Un grand défi alimentaire nous attend dans les 20 prochaines années :
Comment nourrir 10 milliards d’habitants en 2050, tout en préservant la planète ?
Si nous conservons notre modèle alimentaire actuel, ce sont deux Terre et demie qui seront nécessaires pour nourrir l’humanité.
Un véritable casse-tête chinois, alors qu’aujourd’hui l’agriculture pèse déjà pour 33 % des émissions de gaz à effet de serre.
Une révolution de grande ampleur est inévitable, c’est une question de survie.
1,3 milliard de tonnes de nourriture jetées ou perdues chaque année !
Si nous voulons que notre planète reste vivable dans les décennies à venir et que tout le monde mange à sa faim, il est grand temps de plancher sur l’alimentation du futur.
Dès à présent, ONG, industriels, spécialistes de la restauration, agriculteurs et scientifiques se penchent sur la question.

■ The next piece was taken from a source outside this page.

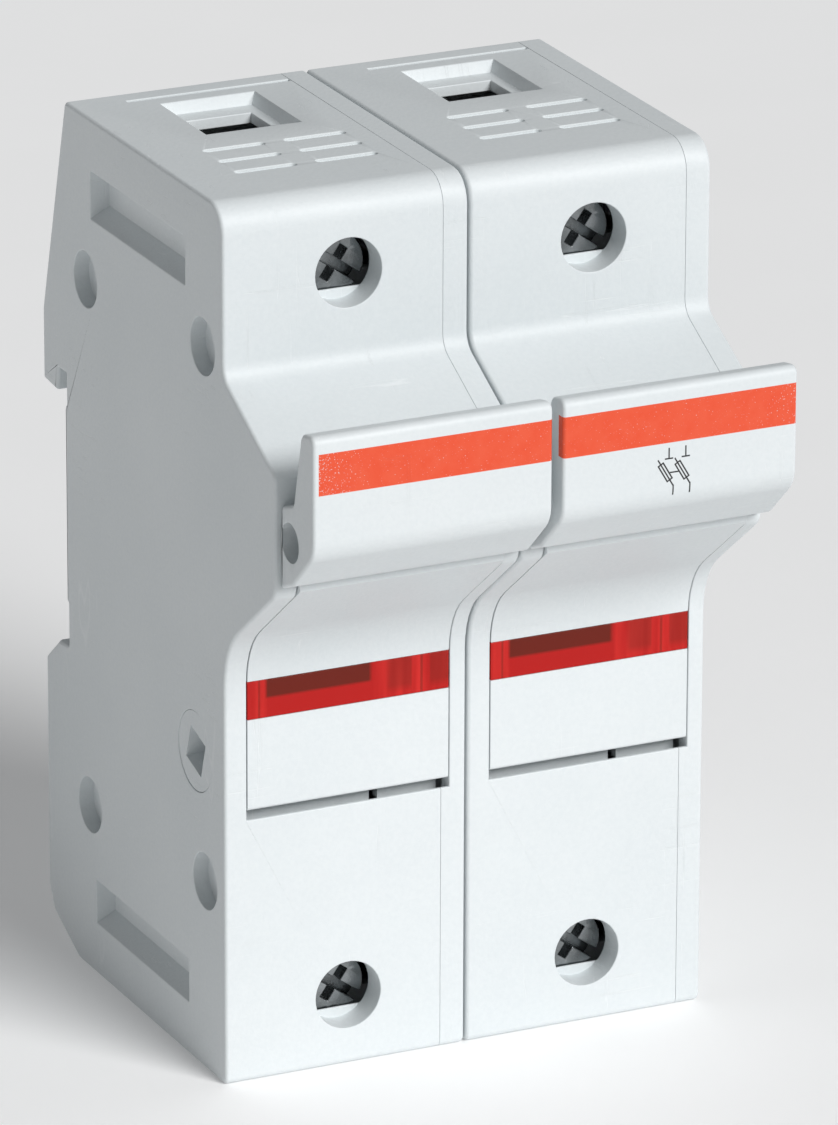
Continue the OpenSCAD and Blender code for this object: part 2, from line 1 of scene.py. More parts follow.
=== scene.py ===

Selon eux, la première mesure à mettre en place de toute urgence est la limitation du gaspillage.
Il est à la fois honteux d’un point de vue éthique et catastrophique pour l’économie et l’environnement.
Aujourd’hui, 1,3 milliard de tonnes de nourriture sont jetées ou perdues chaque année, soit 1/3 des aliments produits sur la planète1 !
Rien qu’avec ce que l’Europe jette chaque année, on pourrait nourrir 1 milliard de personnes, c’est-à-dire toutes celles qui souffrent de malnutrition dans le monde.
Mais ces pertes alimentaires représentent également 3,3 gigatonnes de gaz à effet de serre produit inutilement chaque année et un coût de 750 milliards de dollars, purement et simplement jetés par les fenêtres.
Comment limiter drastiquement le gaspillage ?
Pour limiter ce gâchis, plusieurs solutions sont envisagées par les spécialistes :
- Développer et privilégier les filières courtes et locales.
Il faut savoir que 14 % des pertes se font en phase de distribution, c’est-à-dire lors du transport. Ainsi, des sociétés comme Agricool2 croient dur comme fer au développement du local. Cette dernière mise sur l’agriculture urbaine dont l’objectif est de faire pousser des produits agricoles en ville pour être au plus près des consommateurs. Avec ce système, une salade peut ainsi être consommée dès le lendemain de sa cueillette au lieu des 7 jours habituels qui s’écoulent entre la récolte et le magasin, induisant au passage 50 % de pertes !
- Utiliser la totalité des aliments.
Lorsque nous mangeons un fruit ou un légume, une bonne partie de celui-ci est jetée à la poubelle (épluchures, parties que l’on pense impropres à la consommation comme les fanes, parties gâtées etc.). Or, dans la plupart des cas, tout se mange. Faites revenir le vert des oignons nouveaux et vous verrez que c’est un régal. Faites du compost avec vos épluchures, des confitures, des soupes avec ce que vous auriez voulu jeter, et votre poubelle se remplira bien moins vite. A un tout autre niveau, les industriels commencent aussi à développer des emballages à partir d’aliments recyclés (algues, amidon de maïs, etc.) afin de limiter les pertes et de prendre soin de la planète en réduisant les matières plastiques.
- Développer les OGM.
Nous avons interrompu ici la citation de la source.